Wow, that is three separate things my brain is trying to deal with…… fix today, get everything done, go to gym. No wonder I am overwhelmed. That is a lot of pressure. Sounds like internal chaos to me!
So, this is what I am going to do…. and I will do it while I am writing (it’s 6.15pm)…. I am going to take a few deep breathes. Then, I am going to allow myself a final two minutes to think about work, before shutting that part down.
Ok gone.
Next, I am heading out the door to say hello to our possum friend you might remember we discovered last week. He has now been nicknamed Pom Pom. My daughter and I have tracked his daily routine; at around 5pm he climbs down a tree in our front yard, then walks down the driveway (in that awkward kind of way a tree dwelling creature does) through the carport and out the back to the hibiscus tree. Here, he proceeds to eat one if not two flowers (this process can take up to an hour) before climbing the tree and leapfrogging across to the peppermint tree behind it. From here we assume he is off for his nightly adventures (whatever they are) before sometime in the early hours heading back to his tree out the front, to sleep away most of the day.

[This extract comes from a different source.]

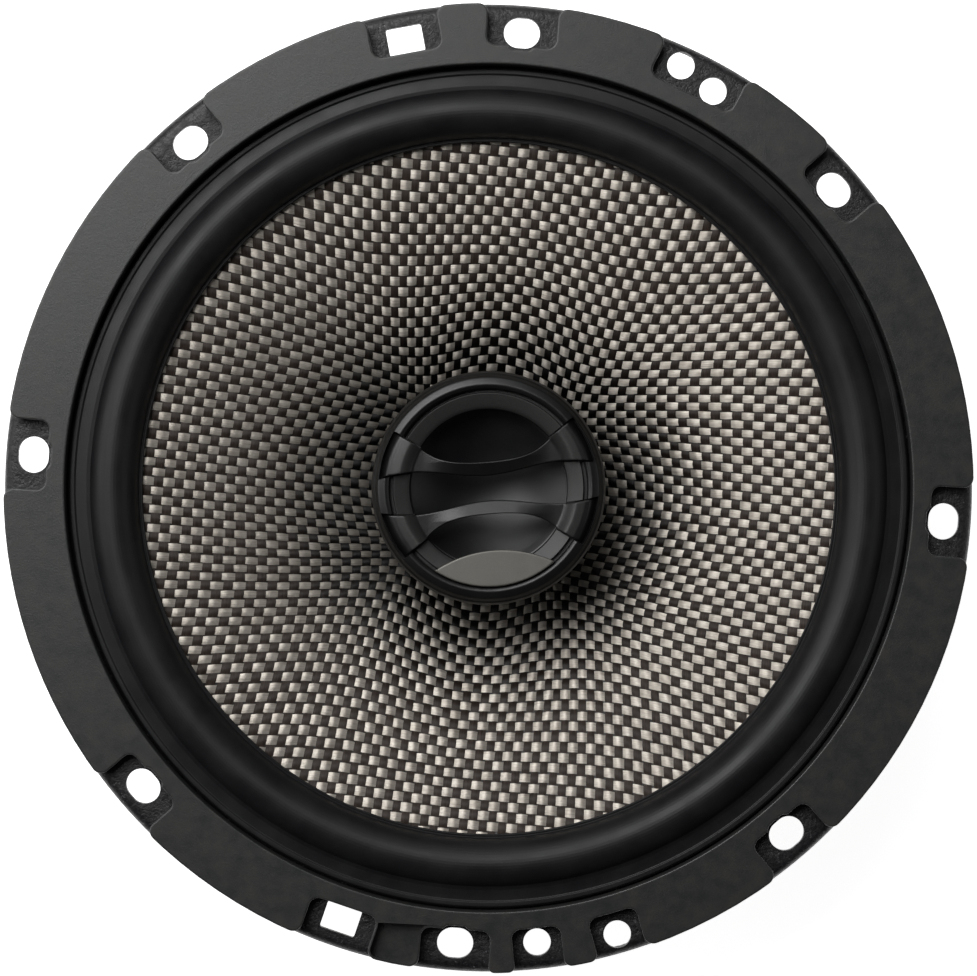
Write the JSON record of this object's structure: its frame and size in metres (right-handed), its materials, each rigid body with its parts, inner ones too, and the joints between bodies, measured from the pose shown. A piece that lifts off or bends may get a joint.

As usual this evening he wasn’t bothered by me and eyed me up as I said hello. He doesn’t realise at this point how helpful he is. Already I am feeling better, as my mind wanders and starts to ponder the simplicity of Pom Pom’s life. It starts me thinking about how complex ours is, but mostly by our own doing.
Why do we make things hard for ourselves, taking on too much with too little time? That’s when I decide (6.30pm); tonight’s dinner is simple all the way. I need to make things easier for myself, there is just too much going on for culinary mastery. I fire something from the freezer into the oven that is probably got not much nutritional value at all (ok I admit it, it was pies). There are zero complaints from the kids (for once!).
I complete a couple of sets of my physio exercises on my fit ball (6.50pm) which improves my mood. Then I get onto the cupcakes and wrapping presents (7.20-8.20pm). Then kids to bed.
All done. I survived. It is 9.30pm and I am now going to sit down for the first time since 5.30am. Dam I need a cup of tea and I need my head read, why do I do it all??!!!
LLS (not! ………. should go back to SAA).